Magath steckt nun in einer Zwickmühle. Der Verein hat offensichtlich kein Geld, wie der Trainer immer wieder gerne betont - weshalb das Erreichen eines internationalen Wettbewerbs fast obligatorisch ist, um für die kommende Saison namhaftere Zugänge präsentieren zu können als Annan, Karimi und Charisteas. Doch genau die sollen nun dafür sorgen, dass diese groteske Schalker Saison noch ein zufriedenstellendes Ende nimmt.

Die Dortmunder Akteure dagegen wussten nach dieser Partie nicht, ob sie wütend sein sollten ob der vielen vergebenen Torchancen. Oder ob sie sich vielmehr selbstbewusst geben sollten nach einer wahrlich schön anzusehenden Leistung. "Das war keine Niederlage, auch keine gefühlte. Wir haben unsere Chancen nicht genutzt. Damit müssen wir leben, das können wir auch", sagte Trainer Jürgen Klopp. Diese Dortmunder Elf wirkt derzeit wie eine Frau, deren Einzelattribute nicht perfekt sein mögen, die jedoch in ihrer Gesamtheit wunderschön ist, nach der sich jeder auf der Straße umdreht und sie bewundert.

"Wir spielen den schönsten Fußball der Liga, man muss unseren Offensivspielern Komplimente machen, wie sie sich immer wieder Chancen herausspielen", sagte etwa Mats Hummels - und ergänzte: "Es wäre natürlich schön gewesen, wenn wir auch ein Tor geschossen hätten." Nun ja, einen kleinen Makel muss eben auch die schönste Frau haben.

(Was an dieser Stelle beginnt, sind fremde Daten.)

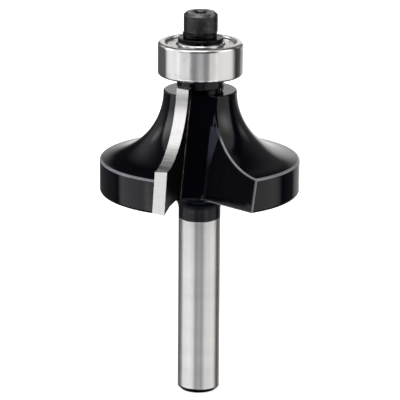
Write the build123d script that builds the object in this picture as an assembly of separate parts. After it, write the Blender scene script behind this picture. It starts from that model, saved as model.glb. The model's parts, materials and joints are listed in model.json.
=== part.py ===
from build123d import *
from math import cos, radians, sin, sqrt, tan
import os

# Two-flute rounding-over router bit with a ball-bearing pilot.
# Millimetres. +Z runs up the tool axis from the end of the shank to the cap screw.
# A flute is drawn with its cutting face along +X and its gullet on the +Y side,
# which is the side that leads when the bit turns.

# --- shank ---
shank_diameter = 6.35
shank_length = 31.5            # shank end to the underside of the cutter
shank_end_chamfer = 0.5
shank_root_fillet = 2.95

# --- turned cutter body ---
body_setback = 0.85            # how far the steel stays inside the cutting circle
rim_bottom_round = 0.4
rim_edge_round = 0.4           # where the rim meets the cove
wing_top_chamfer = 0.15

# --- cutting circle and rounding-over form ---
round_radius = 9.525
pilot_edge_height = 0.545      # straight cutting edge above the round
cutting_length = 16.67
tip_lift = 0.2                 # tip starts this far above the underside of the cutter
tip_above_wing = 1.27          # tip stands this far above the flat top of the wings

# --- gullets ---
flute_count = 2
flute_clocking = -104.7        # turn of the first flute about the axis
rake_lag = 1.15                # cutting face behind the axis, at the underside
shear_angle = 3.5              # the cutting face leans forward as it rises
core_at_bottom = 6.2           # gullet floor to axis, at the underside
core_at_top = 4.4              # gullet floor to axis, at the wing tops
floor_turn = 14.7              # the floor faces this far ahead of the cutting face
floor_width = 3.3
heel_turn = 60.8               # the heel face runs out this far ahead of the cutting face
gullet_fillet = 3.0
heel_edge_round = 0.3

# --- carbide tips ---
tip_thickness = 1.9
tip_land = 0.25                # strip of steel between the gullet floor and the tip
tip_end_rise = 0.62            # the tip's lower end is ground up towards the core
tip_end_run = 2.8
relief_angle = 9.0
braze_gap = 0.05

# --- collar and arbor that carry the pilot bearing ---
neck_diameter = 6.0
neck_height = 0.45
collar_diameter = 7.0
bearing_above_tips = 1.0
collar_edge_chamfer = 0.12
arbor_fit_clearance = 0.01
arbor_recess = 0.35            # arbor end stays below the bearing's top face

# --- pilot bearing, 3/16 x 1/2 x 0.196 inch ---
bearing_bore = 4.7625
bearing_diameter = 12.7
bearing_width = 4.978
outer_edge_round = 0.4
ring_edge_chamfer = 0.2
inner_ring_diameter = 7.0
outer_land_diameter = 10.2
pitch_diameter = 8.732         # circle through the ball centres
ball_diameter = 2.381
ball_count = 7
race_conformity = 0.53
ball_clearance = 0.02          # between a ball and each race
mouth_diameter = 10.76         # opening in the outer ring's faces
mouth_depth = 0.35
shield_groove_diameter = 11.3
shield_groove_depth = 0.95     # from the face to the step that the shield sits on
shield_thickness = 0.2
shield_recess = 0.35           # shield's flat part below the face
shield_gap = 0.18              # shield bore to inner ring
shield_flat_diameter = 9.9
shield_rim_clearance = 0.06
snap_wire_diameter = 0.32
snap_ring_opening = 34.0       # missing part of the snap ring, in degrees
snap_wire_clearance = 0.02

# --- ribbon cage ---
cage_thickness = 0.16
cage_width = 1.0               # across the ribbon
pocket_clearance = 0.06

# --- washers and cap screw ---
thread_diameter = 3.175
thread_clearance = 0.03
washer_hole_clearance = 0.12
flat_washer_diameter = 6.8
flat_washer_thickness = 0.7
washer_edge_chamfer = 0.1
lock_washer_diameter = 5.1
lock_washer_thickness = 0.8
lock_washer_split = 0.35
lock_washer_split_angle = 35.0
lock_washer_shift = 0.1        # it lies off centre by part of its play on the screw
split_direction = 200.0
head_diameter = 5.08
head_height = 3.0
head_top_chamfer = 0.38
head_bottom_chamfer = 0.12
hex_across_flats = 2.38
hex_depth = 1.5
hex_mouth_chamfer = 0.18
screw_length = 9.5
screw_end_chamfer = 0.4
tapped_depth = 10.2
tap_drill_diameter = 2.6
tap_drill_depth = 11.4
drill_point_angle = 118.0

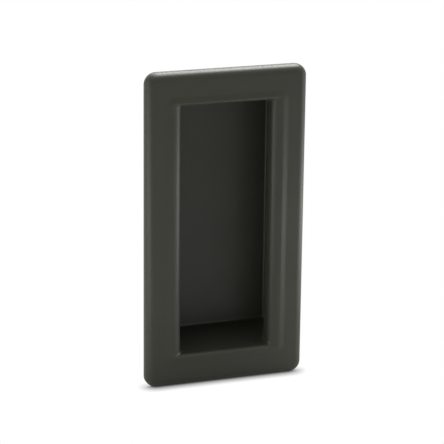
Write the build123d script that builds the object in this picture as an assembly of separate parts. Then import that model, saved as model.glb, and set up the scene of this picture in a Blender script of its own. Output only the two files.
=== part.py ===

Vielleicht war aber auch alles nur eine klug eingefädelte Verschwörung der Dortmunder. Schließlich wurde die Borussia noch nie Deutscher Meister, wenn der Rivale aus Schalke zwei Mal in einer Spielzeit besiegt wurde - weshalb dieses Unentschieden dem Aberglauben förderlich sein könnte. Zum anderen wäre eine Demütigung und eine damit verbundene Entlassung Magaths auch nicht im Dortmunder Sinne. Denn so lange Magath seine Mannschaft so spielen lässt wie an diesem Freitagabend, so lange herrscht in Dortmund keinerlei Furcht, jemals wieder ein Derby zu verlieren.